The gains stand in stark contrast to the net outflows experienced by the French fund house’s European competitors. Yesterday, Henderson Global Investors reported its first yearly outflows since 2012 after the UK’s third-largest listed fund company suffered £4bn of net withdrawals in 2016.
Aberdeen Asset Management, meanwhile, reported its 15th consecutive quarter of net outflows at the start of the month, bringing total withdrawals from the Scottish investment house to more than £100bn since clients first began pulling money from the company four years ago.

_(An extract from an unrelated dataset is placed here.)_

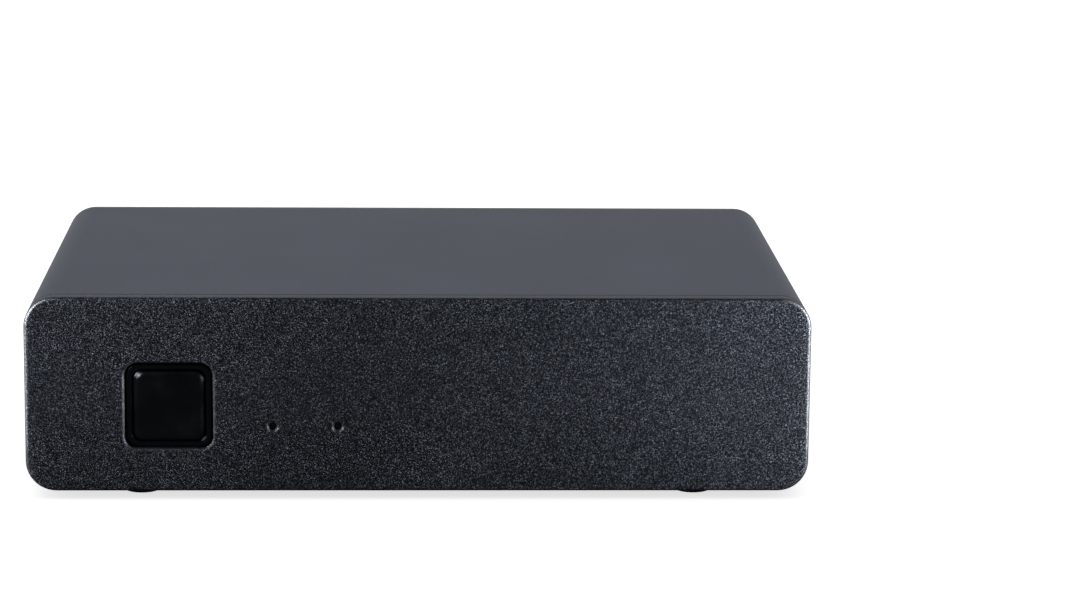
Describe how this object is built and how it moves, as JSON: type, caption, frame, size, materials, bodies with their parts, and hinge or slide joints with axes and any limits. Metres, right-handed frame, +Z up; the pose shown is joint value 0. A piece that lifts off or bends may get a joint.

Yves Perrier, Amundi’s chief executive officer, said: “The 2016 results confirm the profitable growth trend Amundi has demonstrated since it was created.”
The French fund house, which agreed to buy Pioneer Investments from Italian bank UniCredit in December, increased its assets under management to €1.08tn, gains that contributed to a 1.2 per cent rise in net income to €1.67bn.
Xavier Musca, Amundi’s chairman of the board of directors, said: “All business activity and profit targets announced during Amundi’s IPO in November 2015 were achieved in 2016. In addition, the acquisition of Pioneer Investments, which should come into effect at the end of the first half of 2017, will bolster Amundi’s leading position in Europe.”
Amundi has proposed a 7.3 per cent increase in the dividend to €2.20 per share, which will be voted on at its annual meeting in May.